The Flathead was named after the flat vented tops of the cylinder heads– 45 cubic inches of displacement producing about 30 to 35 horsepower. The engine proves to be so reliable that variations are available on Harley-Davidons as late as 1973.
Pictured above is daredevil Robert “Evel” Knievel on his Harley davidson, 1971.
If you were a boy growing up in the 70s, then this guy was probably at the top of your hero list. Man, one of the best Christmas gifts I ever got as a kid was the Evel Knievel action figure and motorcycle that I’d launch across the room- off ramps- down the stairs- off the porch- wherever. I completely idolized him. And how great was the white leather stars-and-stripes stunt suit? He was like an awesome combination of The Fonz and Captain America.

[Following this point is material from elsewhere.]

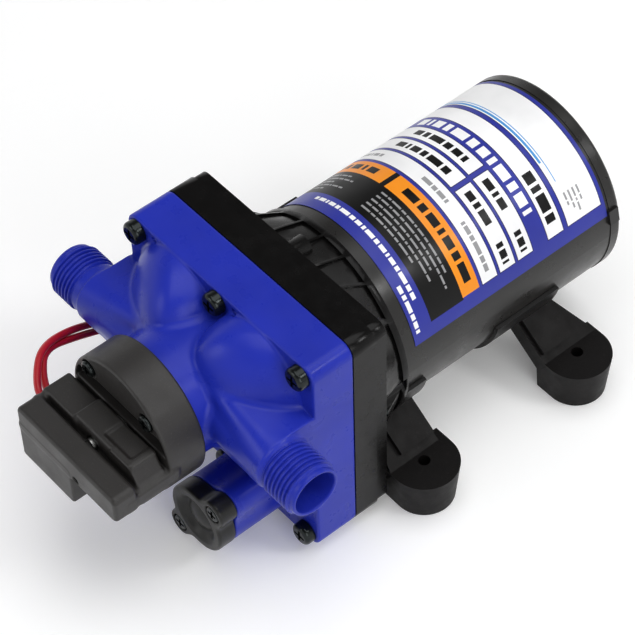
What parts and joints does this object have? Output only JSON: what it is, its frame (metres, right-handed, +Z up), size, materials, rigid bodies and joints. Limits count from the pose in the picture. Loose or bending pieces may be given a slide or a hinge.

The other cool thing about him is that Evel Knievel never backed out of a jump, never made excuses, and never showed any fear. He had to know some jumps were going to end badly- didn’t matter. If he said he’d do it, he did it. He had 433 broken bones during the course of his career to show for it.
Sadly he passed away on November 30, 2007, but his legend will definitely live on for a long time to come.
I found his classic jumps on YouTube today and introduced him to my boys. The verdict was– Whoa, awesome!